In May 2020, the U.S. Environmental Protection Agency gave the greenlight to release hundreds of millions of genetically modified mosquitoes in the Florida Keys. I realize that sentence had a lot of scary buzzwords: mosquitoes, genetically modified, Florida. So, what’s the plan here, why are we doing this, and what are the potential risks?
Mosquitoes are more than just irritating pests that cause itchy bumps and make me dread going outside. They are also considered the deadliest animals in the world. The diseases they carry run the gamut from malaria to yellow fever, and their bites cause at least hundreds of thousands of deaths each year.
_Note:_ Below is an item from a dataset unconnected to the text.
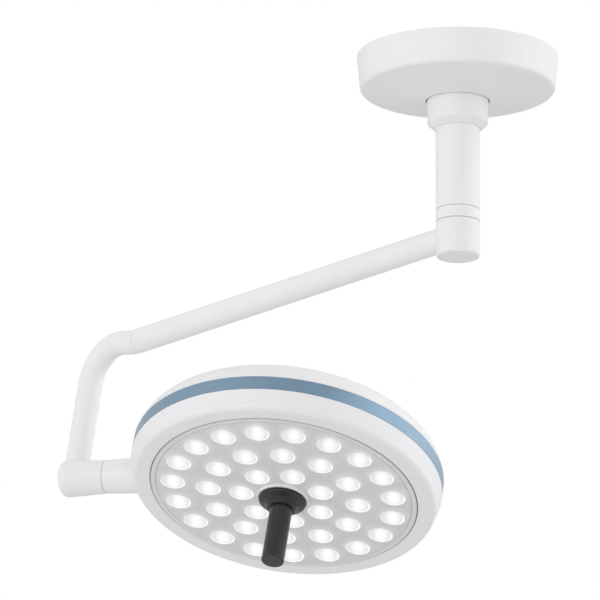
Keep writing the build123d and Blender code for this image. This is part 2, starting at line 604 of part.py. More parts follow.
def build_bezel():
    floor_z = LIT_FACE_Z + SHELL_WALL
    seat_z = LIT_FACE_Z + 4.5
    outline = [
        (BEZEL_WALL_R, -2.4),
        (BEZEL_WALL_R, BAND_LOW_Z),
        (BAND_LOW_R, BAND_LOW_Z),
        (BEZEL_CORNER_R, LIT_FACE_Z),
        (GROOVE_R, LIT_FACE_Z),
        (GROOVE_R, seat_z),
        (204, seat_z),
        (204, seat_z + SHELL_WALL),
        (GROOVE_R + SHELL_WALL, seat_z + SHELL_WALL),
        (GROOVE_R + SHELL_WALL, floor_z),
        (BEZEL_CORNER_R - SHELL_WALL, floor_z),
        (INNER_WALL_R, BAND_LOW_Z - 3),
        (INNER_WALL_R, -2.4),
    ]
    bezel = turned(outline, {2: 0.8, 3: BEZEL_FILLET, 4: 0.6, 10: BEZEL_FILLET - 3})
    boss = Pos(SHELL_SCREW_PITCH_R, 0, 0) * ring(5.5, 2.5, floor_z - 0.5, FRAME_LOW_Z)
    for copy in around(boss, 6, SHELL_SCREW_START):
        bezel += copy
    keep("bezel", bezel - NECK_HOLE, HEAD)

    gasket_z = seat_z - AIR
    lip_r = GROOVE_R - 1.5
    outline = [
        (204.4, gasket_z),
        (GROOVE_R - 0.2, gasket_z),
        (GROOVE_R - 0.2, LIT_FACE_Z + 1.2),
        (lip_r, LIT_FACE_Z + 1.2),
        (lip_r, gasket_z - 1.1),
        (204.4, gasket_z - 1.1),
    ]
    keep("panel_gasket", turned(outline), HEAD)
    ring_low, ring_high = PANEL_EDGE_Z, PANEL_EDGE_Z + 2.4
    outline = [(PANEL_R, ring_low), (lip_r - 0.4, ring_low), (lip_r - 0.4, ring_high), (PANEL_R, ring_high)]
    keep("retaining_ring", turned(outline, {0: 0.4, 1: 0.6}), HEAD)


def build_panel():
    edge_r, flange_r = PANEL_R - 0.5, GROOVE_R - 2.2
    flange_low, flange_high = -45.7, -43.8
    inner_r = edge_r - PANEL_T
    lit_arc = ThreePointArc(
        (0, PANEL_CROWN_Z), (edge_r / 2, panel_height(edge_r / 2)), (edge_r, panel_height(edge_r))
    )
    back_arc = ThreePointArc(
        (inner_r, panel_height(inner_r) + PANEL_T),
        (inner_r / 2, panel_height(inner_r / 2) + PANEL_T),
        (0, PANEL_CROWN_Z + PANEL_T),
    )
    rim = Polyline(
        lit_arc @ 1,
        (edge_r, flange_low),
        (flange_r, flange_low),
        (flange_r, flange_high),
        (inner_r, flange_high),
        back_arc @ 0,
    )
    outline = make_face([lit_arc, rim, back_arc, Line(back_arc @ 1, lit_arc @ 0)])
    plate = revolve(Plane.XZ * outline, Axis.Z)
    hole = rod(LENS_R + 0.2, PANEL_CROWN_Z - 5, flange_high + 1)
    plate = cut(plate, [place * hole for place in led_places()] + [rod(42.3, -60, -50)])
    keep("lens_plate", plate, HEAD)

    lenses = []
    for place in led_places():
        front = panel_height(Vector(place.position).length)
        outline = [
            (0, front - 1.8),
            (12, front - 1.5),
            (18.2, front - 0.7),
            (LENS_R, front - 0.2),
            (LENS_R, front + 2.6),
            (8, LENS_REAR_Z),
            (0, LENS_REAR_Z),
        ]
        lenses.append(place * turned(outline))
    keep("led_lenses", lenses, HEAD)

    board = ring(BOARD_R, CENTRE_HOLE_R, BOARD_LOW_Z, SINK_LOW_Z)
    screw_hole = Pos(STANDOFF_PITCH_R, 0, 0) * rod(1.6, BOARD_LOW_Z - 1, SINK_LOW_Z + SINK_BASE_T + 1)
    keep("led_board", cut(board, around(screw_hole, 6)), HEAD)
    chip = block((-1.75, 1.75), (-1.75, 1.75), (BOARD_LOW_Z - 1.2, BOARD_LOW_Z))
    keep("led_chips", [place * chip for place in led_places()], HEAD)

    sink_top = SINK_LOW_Z + SINK_BASE_T
    fin_top, fin_t, fin_pitch, fin_count = -16.0, 2.0, 12.0, 31
    fins = [
        block((-BOARD_R, BOARD_R), (y - fin_t / 2, y + fin_t / 2), (sink_top - 1, fin_top))
        for y in (fin_pitch * (index - fin_count // 2) for index in range(fin_count))
    ]
    clear = around(Pos(STANDOFF_PITCH_R, 0, 0) * rod(8, sink_top, fin_top + 1), 6)
    fins = cut(ring(BOARD_R - 4, CENTRE_HOLE_R, sink_top - 1, fin_top), clear) & Compound(children=fins)
    base = ring(BOARD_R - 2, CENTRE_HOLE_R, SINK_LOW_Z, sink_top)
    keep("heat_sink", cut(base + fins.solids(), around(screw_hole, 6)), HEAD)

    board_screw = Pos(STANDOFF_PITCH_R, 0, BOARD_LOW_Z) * Rot(X=180) * socket_screw(1.45, 2.8, 2.6, 11)
    frame_screw = Pos(STANDOFF_PITCH_R, 0, FRAME_TOP_Z) * socket_screw(1.45, 2.8, 2.6, 11)
    keep("standoff_screws", around(board_screw, 6) + around(frame_screw, 6), HEAD)


def build_frame(neck_bolt_places):
    hole = Pos(STANDOFF_PITCH_R, 0, 0) * rod(1.6, FRAME_LOW_Z - 1, FRAME_TOP_Z + 1)
    shell_hole = Pos(SHELL_SCREW_PITCH_R, 0, 0) * rod(2.8, FRAME_LOW_Z - 1, FRAME_TOP_Z + 1)
    neck_holes = [Pos(x, y, 0) * rod(2.5, FRAME_LOW_Z - 1, FRAME_TOP_Z + 1) for x, y in neck_bolt_places]
    lightening = Pos(186, 0, 0) * rod(20, FRAME_LOW_Z - 1, FRAME_TOP_Z + 1)
    frame = rod(FRAME_R, FRAME_LOW_Z, FRAME_TOP_Z)
    tools = around(hole, 6) + around(shell_hole, 6, SHELL_SCREW_START) + neck_holes
    tools += at_angles(lightening, (-120, -90, -60, -30, 0, 30, 60, 90, 120))
    keep("head_frame", cut(frame, tools), HEAD)

    board_x, board_y, board_low = (-40, 120), (-50, 50), FRAME_TOP_Z + 6
    corners = [(x, y) for x in (-34, 114) for y in (-44, 44)]
    board = block(board_x, board_y, (board_low, board_low + BOARD_T))
    board = cut(board, [Pos(x, y, 0) * rod(1.6, board_low - 1, 1) for x, y in corners])
    spacers = [Pos(x, y, 0) * ring(3.5, 1.5, FRAME_TOP_Z, board_low) for x, y in corners]
    sink_top = SINK_LOW_Z + SINK_BASE_T
    standoff = Pos(0, 0, sink_top) * extrude(RegularPolygon(5, 6), FRAME_LOW_Z - sink_top) - rod(1.5, -40, 0)
    keep("standoffs", around(Pos(STANDOFF_PITCH_R, 0, 0) * standoff, 6) + spacers, HEAD)
    top = board_low + BOARD_T
    components = [
        block((-38, -26), (-12, 12), (top, top + 9)),
        block((100, 112), (-20, 20), (top, top + 9)),
        block((-10, 14), (-36, -12), (top, top + 12)),
        block((26, 40), (12, 40), (top, top + 4)),
        Pos(64, -24, 0) * rod(9, top, top + 18),
        Pos(84, -24, 0) * rod(9, top, top + 18),
        Pos(0, 26, 0) * rod(11, top, top + 10),
        block((56, 84), (8, 36), (top, top + 6)),
    ]
    keep("driver_board", [board] + components, HEAD)


def build_handle():
    post_base_r, post_base_t = 22.0, 6.0
    seal_z, seal_r = -130.0, 1.25
    post = rod(POST_R, POST_END_Z, FRAME_LOW_Z) + rod(post_base_r, FRAME_LOW_Z - post_base_t, FRAME_LOW_Z)
    post = chamfer(post.edges().group_by(Axis.Z)[0], 1.5)
    groove = ring(POST_R + 1, POST_R - 2.4, seal_z - 1.4, seal_z + 1.4)
    keep("handle_post", post - groove, HEAD)
    keep("handle_seal", Pos(0, 0, seal_z) * Torus(POST_R - 1.1, seal_r), HEAD)

    outline = [
        (24, -50.5),
        (44.6, -50.5),
        (44.6, -53.2),
        (42, -53.2),
        (42, -59.2),
        (40.6, -61.0),
        (37.8, -61.0),
        (36.6, -57.6),
        (24, -57.6),
    ]
    keep("handle_socket", turned(outline, {4: 0.8, 5: 0.8, 6: 0.5}), HEAD)

    guard_top = HANDLE_GUARD_Z + HANDLE_GUARD_T / 2
    guard_low = HANDLE_GUARD_Z - HANDLE_GUARD_T / 2
    collar_r, collar_top, collar_low = 23.4, guard_low - 5.5, guard_low - 12.5
    outline = [
        (GRIP_R, guard_top),
        (HANDLE_GUARD_R, guard_top),
        (HANDLE_GUARD_R, guard_low),
        (collar_r + 3.2, guard_low - 3.4),
        (collar_r + 1.2, collar_top),
        (collar_r, collar_top - 0.8),
        (collar_r - 0.4, collar_low),
        (GRIP_R, collar_low),
    ]
    keep("handle_guard", turned(outline, {1: 1.0, 2: 1.8, 3: 1.5, 4: 0.5, 6: 1.8}), HEAD)
    bore_r, bore_end = POST_R + 0.3, POST_END_Z - 3
    outline = [
        (0, GRIP_END_Z),
        (GRIP_R, GRIP_END_Z),
        (GRIP_R, guard_top),
        (bore_r, guard_top),
        (bore_r, bore_end),
        (0, bore_end),
    ]
    keep("handle_grip", turned(outline, {1: 1.6}), HEAD)


build_ceiling_plate()
build_mast()
build_supply()
build_spindle(build_canopy())
build_hub()
build_arm()
build_elbow()
build_barrel()
neck_bolt_places, neck_bolts = build_neck()
build_housing(neck_bolts)
build_bezel()
build_panel()
build_frame(neck_bolt_places)
build_handle()

for name, shape in pieces.items():
    export_step(shape, f"parts/{name}.step")
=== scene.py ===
"""Looks of the ceiling-mounted surgical light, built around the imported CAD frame."""

import json
import math

import bmesh
import bpy
from mathutils import Matrix, Vector


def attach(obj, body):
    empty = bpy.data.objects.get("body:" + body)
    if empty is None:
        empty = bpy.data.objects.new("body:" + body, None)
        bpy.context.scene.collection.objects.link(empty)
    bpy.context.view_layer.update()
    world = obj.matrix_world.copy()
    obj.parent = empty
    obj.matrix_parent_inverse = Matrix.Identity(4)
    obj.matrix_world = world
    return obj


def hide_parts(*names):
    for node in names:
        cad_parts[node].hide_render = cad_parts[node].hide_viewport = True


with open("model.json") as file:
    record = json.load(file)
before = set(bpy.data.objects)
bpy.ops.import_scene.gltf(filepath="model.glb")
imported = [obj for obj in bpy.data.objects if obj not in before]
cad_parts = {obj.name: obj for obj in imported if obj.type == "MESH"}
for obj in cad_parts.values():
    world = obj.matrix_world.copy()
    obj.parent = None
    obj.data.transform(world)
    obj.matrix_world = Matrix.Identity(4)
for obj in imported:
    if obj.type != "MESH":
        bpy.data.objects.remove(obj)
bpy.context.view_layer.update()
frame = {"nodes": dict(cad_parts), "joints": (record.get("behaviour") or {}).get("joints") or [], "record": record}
scene = bpy.context.scene
nodes = frame["nodes"]
joints = {j["name"]: j for j in frame["joints"]}

MM = 0.001

# ---------------------------------------------------------------- the head's frame at rest

TILT_TO_HEAD = 0.2999  # metres, from the tilt joint to the head's centre


def head_at_rest():
    """Matrix of the head's frame: Z out of the shell's crown, X along the neck."""
    neck = Vector(joints["head_tilt"]["axis"])
    z = -Vector(joints["handle_pull_off"]["axis"]).normalized()
    x = (neck - z * neck.dot(z)).normalized()
    matrix = Matrix((x, z.cross(x), z)).transposed().to_4x4()
    matrix.translation = Vector(joints["head_tilt"]["pos_m"]) + neck * TILT_TO_HEAD
    return matrix


HEAD = head_at_rest()

# ---------------------------------------------------------------- material helpers

BLACK = (0, 0, 0, 1)
FULL = (1, 1, 1, 1)


def lin(value):
    """Linear light from a screen value of 0 to 255."""
    c = value / 255
    return c / 12.92 if c <= 0.04045 else ((c + 0.055) / 1.055) ** 2.4


def colour(red, green, blue):
    return (lin(red), lin(green), lin(blue), 1)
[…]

Sharks, by comparison, kill about 4 people annually.
One mosquito species in particular, Aedes aegypti, can spread several diseases like dengue, zika, and yellow fever and is considered a serious threat to public health. So much so that the Florida Keys Mosquito Control throws over $1 million dollars and six pesticide spraying aircraft at them each year. Despite eating up about a tenth of their budget, these efforts only reduce the Aedes aegypti population by 30 to 50%.
So, years ago the local government came to the conclusion that they couldn’t go on spraying their way out of trouble, and in 2012 they contacted the company Oxitec.
At the time, Oxitec was developing a genetically modified male Aedes aegypti mosquito designated OX513A that would die before it reached adulthood – unless it developed in water containing the antibiotic tetracycline. The thinking was if these males matured in a lab and were then turned loose in the wild, they would mate and their offspring would inherit the modified genes and die in antibiotic-free standing water when they hatched.
Starting in 2009, Oxitec’s mosquitoes began testing in the Cayman Islands, Panama, and Brazil. But there were concerns about whether mosquitoes bred to survive only in the presence of antibiotics would spread antibiotic resistant bacteria. Others were worried about the consequences of some offspring surviving and passing on their modified genes. There’s a chance the offspring could survive if they hatched close to places like sewage treatment plants and citrus orchards where antibiotics can accumulate.
In the last few years, Oxitec has developed a new male mosquito that circumvents the issue of antibiotics. The updated breed, known by the designation OX5034, mates with wild females as before. But instead of the offspring all dying off, only the females die young. The male descendants that inherit the mutation can reach adulthood, mate, and continue the femicide for generations.
Oxitec claims the total number of modified males will decrease from one generation to the next, eventually disappearing from the population altogether after 10 generations. In case you were wondering, the lifespan of an adult Aedes aegypti mosquito is between two weeks to over a month.
So, why are they targeting the female mosquitoes in particular? Well, it’s because male mosquitoes don’t bite humans; instead, they can subsist off nectar. Only females draw blood because their eggs need it to mature, meaning that females are the ones who can spread disease. That’s why Oxitec’s plan to release 750 million mosquitoes into the Florida Keys isn’t as counterproductive as it sounds. They’ll all be male, so the company isn’t letting swarms of bloodsuckers loose on all of us.
Still, scientists have voiced concerns. Independent analysis of Oxitec’s early trials in Brazil with their antibiotic-dependent strain, showed that some offspring survived and mated again, passing on genes to the local mosquitoes. The genes that were passed on weren’t the transgenes that would kill offspring though, just markers that came from the Cuban and Mexican mosquitoes Oxitec bred to create their homme fatales. Oxitec thinks concerns are overstated, saying they found about 3% of offspring in lab trials were viable.
The company also claims there’s no evidence that cross-breeding strains would make the mosquitoes more harmful to humans or resistant to insecticides. But some scientists are worried making the gene pool more varied with DNA from other world regions would create hardier bugs. Others are also concerned that killing off large numbers of Aedes aegypti could affect the local ecosystem and the animals that feed on mosquitoes. But Aedes aegypti represent 1% of the Florida Keys mosquito population, and are likely an invasive species that came to the Americas by ship.
This latest release is also not something that has been decided on a whim; the EPA has spent years studying the impacts that Oxitec’s mosquitoes have on human and environmental health, and seven Florida state agencies have given the latest trial unanimous approval. The antibiotic-resistant mosquito variety was also assessed by the FDA and in 2016, they found it would have no significant negative impact.
This second generation genetically modified mosquito has also already been tested in Brazil, where it temporarily reduced the Aedes aegypti population by as much as 96%. Though the idea of intentionally releasing millions of lab-grown mosquitoes may sound like the plot of a B-grade horror movie to some, lots of research and care has been put into their development. And remember: their release into the wild is another phase in their testing. If the releases prove ineffective or harmful, plans for more widespread use can be nixed. Come 2021 — or 2022 — we’ll see if they can help fight the spread of disease and reduce the need to spray pesticides over the Florida Keys.